隠居だって作って楽しい「娼婦風スパゲティ」とは。
マリアだったか、アンナだったか。とにかく彼女は亭主持ちの娼婦で、旦那が仕事へ行っている間にナポリの街角に立ち、稼いでいた。旦那が帰宅する前に大急ぎで家に戻り、大急ぎで食卓をととのえた。作るものはスパゲティで、ニンニク、アンチョビ、ケイパーに黒オリーブと、イタリアの家庭ならどこでも常備されている食材と、これまたナポリ下町の家庭では1年ぶん仕込まれている裏ごしのトマトを使い、大特急で仕上げる。このスパゲティは「スパゲティ アラ プッタネスカ」すなわち「娼婦風スパゲティ」と呼ばれるようになり、ナポリにおいて味の定番となった。もとより名前の由来に定説はなく、私が加筆引用したのは「暮らしの手帖/ごちそうの手帖」に増井和子さんが寄せられたものです。
そこに細かいレシピも掲載されていて、「暮らしの手帖」だけあってとてもよくできているのだけど、隠居料理は手抜きと時短も大事な要件なので私なりに作り方は変えている。
トマトソース以外の材料はこれだけ。刻んだニンニクとアンチョビとブラックオリーブのスライスにケイパーを。ケイパーな塩漬けのほうがいいのだけど近所のスーパーに売っていないので酢漬けで代用する。
オリーブオイルに刻んだニンニクを加えて、とろ火で加熱する。香りが立ってきたら、アンチョビを2枚入れて、箸かフォークでほぐす。無塩のトマトジュース1パックとざっくり切り分けたトマトを入れて弱火~中火で煮詰めていく。煮ている間にトマトの皮がはがれてくるので
箸でつまんで捨ててやる。トマトの皮が入っていても食感が少し悪くなるだけだから、そこはお好みで。市販のトマトソースを使ったって何の問題もない。

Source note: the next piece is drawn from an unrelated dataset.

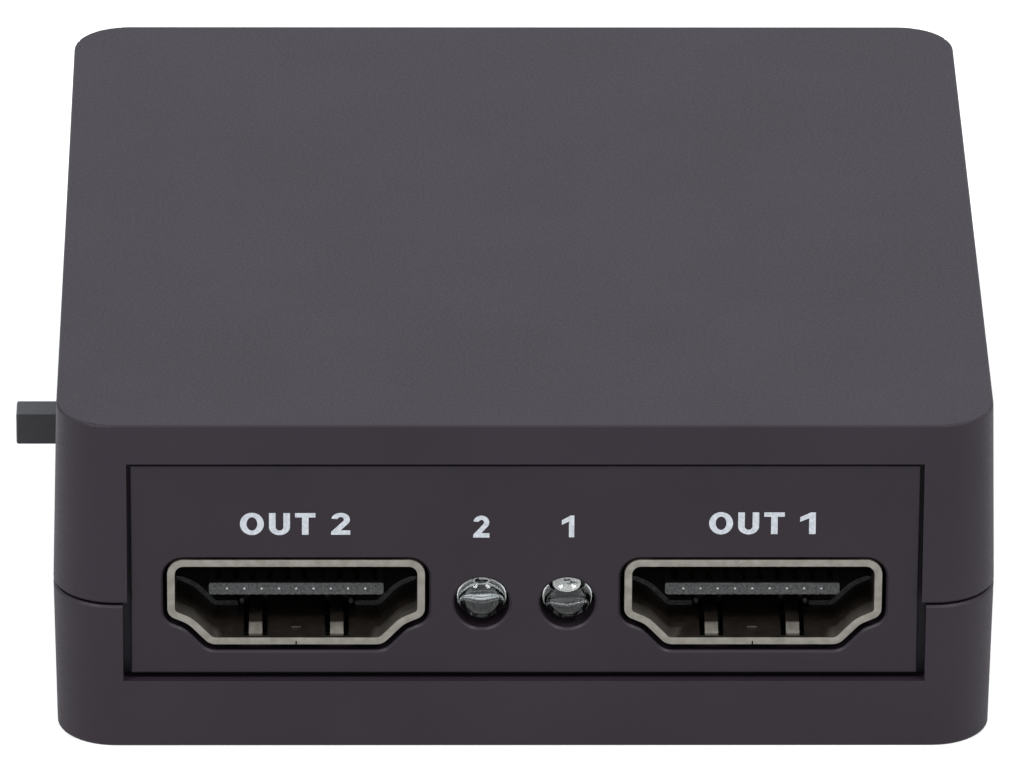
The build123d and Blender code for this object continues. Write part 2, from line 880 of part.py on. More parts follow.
def circuit_board():
    y = case_depth / 2 - frame_back - board_end_gap
    tab_y = case_depth / 2 - board_tip
    tab_half = opening_half - board_side_gap
    z = (board_bottom, board_top)
    board = block((-board_half, board_half), (-y, y), z)
    board += block((-tab_half, tab_half), (-tab_y, tab_y), z)
    board -= [post(x, y, screw_radius + screw_clearance, 0, board_top + overrun) for x, y in corners()]
    lift = Pos(0, 0, board_top)
    for x in (-socket_offset, socket_offset):
        board -= [at_front(x, socket_mouth) * lift * tab for tab in socket_tabs(pin_slip)]
    board -= [at_rear(input_x, socket_mouth) * lift * tab for tab in socket_tabs(pin_slip)]
    for side in (-1, 1):
        place = at_front(side * lamp_pitch / 2, panel_face - lamp_proud)
        board -= [place * lift * hole for hole in lamp_holes()]
    board -= [at_rear(jack_x, panel_face) * lift * hole for hole in jack_holes()]
    end = switch_back + switch_pin_run
    drill = (board_bottom - overrun, board_top + overrun)
    for y in switch_pin_places():
        board -= block((end - switch_pin_sheet - pin_slip, end + pin_slip),
                       centred(y, switch_pin_width + 2 * pin_slip), drill)
    for y in switch_tab_places():
        board -= block(centred((switch_face + switch_back) / 2, switch_tab + 2 * pin_slip),
                       centred(y, switch_sheet + 2 * pin_slip), drill)
    return board


def save(name, pieces):
    solids = [solid for piece in pieces for solid in piece.solids()]
    node = Compound(solids)
    node.label = name
    export_step(node, os.path.join("parts", name + ".step"))


def save_pair(body_name, part, detail_name, places):
    # A body and its leads, caps or lid, at each of its places.
    body, details = part
    details = details if isinstance(details, list) else [details]
    save(body_name, [place * body for place in places])
    save(detail_name, [place * detail for place in places for detail in details])


def save_case():
    save("upper_shell", [upper_shell()])
    save("lower_shell", [lower_shell()])
    save("front_panel", [front_panel()])
    save("rear_panel", [rear_panel()])
    save("case_screws", case_screws())
    save("circuit_board", [circuit_board()])


def save_connectors():
    lift = Pos(0, 0, board_top)
    save_socket("output_1", at_front(socket_offset, socket_mouth) * lift)
    save_socket("output_2", at_front(-socket_offset, socket_mouth) * lift)
    save_socket("input", at_rear(input_x, socket_mouth) * lift)
    for name, side in (("lamp_1", 1), ("lamp_2", -1)):
        place = at_front(side * lamp_pitch / 2, panel_face - lamp_proud) * lift
        save(name + "_lens", [place * lamp_lens()])
        save(name + "_leads", [place * lead for lead in lamp_leads()])
    place = at_rear(jack_x, panel_face) * lift
    save("power_jack_housing", [place * jack_housing()])
    save("power_jack_pin", [place * jack_pin()])
    save("power_jack_spring", [place * jack_spring()])


def save_switch():
    save("switch_frame", [switch_frame()])
    save("switch_base", [switch_base()])
    save("switch_terminals", switch_terminals())
    save("switch_knob", [switch_knob()])
    save("switch_wiper", [switch_wiper()])


def save_board_parts():
    save_pair("splitter_chip", splitter_chip(), "splitter_chip_leads", [on_board(0, 0)])
    helper = two_row_chip(helper_width, helper_length, helper_height, helper_pin_count, helper_pin_pitch,
                          chip_pin_width)
    save_pair("controller_chip", helper, "controller_chip_leads", [on_board(-helper_x, 0, 90)])
    memory = two_row_chip(memory_width, memory_length, memory_height, memory_pin_count, memory_pin_pitch,
                          memory_pin_width)
    save_pair("memory_chip", memory, "memory_chip_leads", [on_board(memory_x, 0, 90)])
    main = regulator(regulator_width, regulator_length, regulator_height, regulator_pin_count,
                     regulator_pin_pitch, regulator_pin_width, regulator_tab_width)
    save_pair("main_regulator", main, "main_regulator_leads", [on_board(jack_x, main_y)])
    core = regulator(core_width, core_length, core_height, regulator_pin_count, core_pin_pitch,
                     core_pin_width, core_pin_width)
    save_pair("core_regulator", core, "core_regulator_leads", [on_board(fuse_x, core_y)])
    save_pair("crystal_base", crystal(), "crystal_lid", [on_board(memory_x, crystal_y, 90)])
    save_pair("capacitor_bases", can_capacitor(), "capacitor_cans", [on_board(can_x, can_y)])


def save_small_parts():
    small = end_capped(small_length, small_width, small_height, small_end)
    save_pair("ceramic_capacitors", small, "capacitor_ends", small_row(row_x, row_y))
    save_pair("resistors", small, "resistor_ends", small_row(0, -row_y))
    surge = block(centred(0, surge_length), centred(0, surge_width), (0, surge_height))
    save("surge_arrays", [place * surge for place in surge_places()])
    bead = block(centred(0, bead_length), centred(0, bead_width), (0, bead_height))
    save("ferrite_bead", [on_board(fuse_x, jack_back) * bead])
    fuse = block(centred(0, fuse_length), centred(0, fuse_width), (0, fuse_height))
    save("fuse", [on_board(fuse_x, can_y) * fuse])


os.makedirs("parts", exist_ok=True)
save_case()
save_connectors()
save_switch()
save_board_parts()
save_small_parts()
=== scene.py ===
import json
import math

import bmesh
import bpy
from mathutils import Matrix, Vector


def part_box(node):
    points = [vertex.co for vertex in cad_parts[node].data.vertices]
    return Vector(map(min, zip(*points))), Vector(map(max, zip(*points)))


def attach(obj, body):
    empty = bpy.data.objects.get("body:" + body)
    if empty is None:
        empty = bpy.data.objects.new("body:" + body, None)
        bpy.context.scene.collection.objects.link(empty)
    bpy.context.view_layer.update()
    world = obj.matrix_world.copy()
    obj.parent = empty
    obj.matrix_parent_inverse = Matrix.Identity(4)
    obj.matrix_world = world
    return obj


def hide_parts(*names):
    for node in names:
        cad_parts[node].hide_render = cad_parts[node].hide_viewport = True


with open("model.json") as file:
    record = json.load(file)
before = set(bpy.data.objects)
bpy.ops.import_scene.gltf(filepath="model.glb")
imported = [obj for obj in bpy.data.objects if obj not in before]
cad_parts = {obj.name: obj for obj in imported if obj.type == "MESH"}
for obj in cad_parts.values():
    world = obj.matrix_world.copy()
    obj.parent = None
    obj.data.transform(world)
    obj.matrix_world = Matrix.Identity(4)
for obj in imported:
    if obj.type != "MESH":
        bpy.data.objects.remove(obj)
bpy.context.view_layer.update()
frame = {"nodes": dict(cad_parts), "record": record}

# A two-way video splitter box: the looks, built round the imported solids.
# Everything is in metres, with X to the right of the front, Y to the back and Z up.

mm = 0.001
mergeDistance = 0.001 * mm
print("frame: %d nodes" % len(frame["nodes"]))


def linear(hexColour):
    # sRGB hex to the linear colour that a shader socket takes
    channels = [int(hexColour[place:place + 2], 16) / 255 for place in (1, 3, 5)]
    return [c / 12.92 if c <= 0.04045 else ((c + 0.055) / 1.055) ** 2.4 for c in channels] + [1.0]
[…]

タイミングを合わせてスパゲティをゆでる。わたしはマ・マーの1.6ミリ3分ゆであがりを愛用していて(時短と、片手鍋でゆでられるショートスタイルなので)ソースが6分がた煮詰まったところで麵をゆで始めて、3分後に上褐のようにフライパンへ移してフライパンをあおりながら麺とソースをからめ合わせて、ケイパーと黒オリーブを加えて完成となる。
塩気が足りなければ塩コショウで加減する。スパゲティをはじめとしたパスタ料理の悲しいところは、仕上がるなり急いで食べ始めて、一気に食べあげるほうが肉体的に快感となるところで、ゆっくり味わっているわけにはいかない。作っている自分がいうのもなんだけれど、隠居のお昼にはなかなかのものですよ。もはや娼婦と縁のあるような気力もないけれど。あと、「娼婦風」のいわれには、娼婦の部屋でお泊りしたご贔屓さんのために、身近な材料で、手早くかつ精の付くものを作ったという説もあり、ヒマにまかせて調べてみようと思う。ちなみに江戸時代の吉原でも太夫さんの手料理というのがあったので、そちらはできれば次回でご紹介してみたい。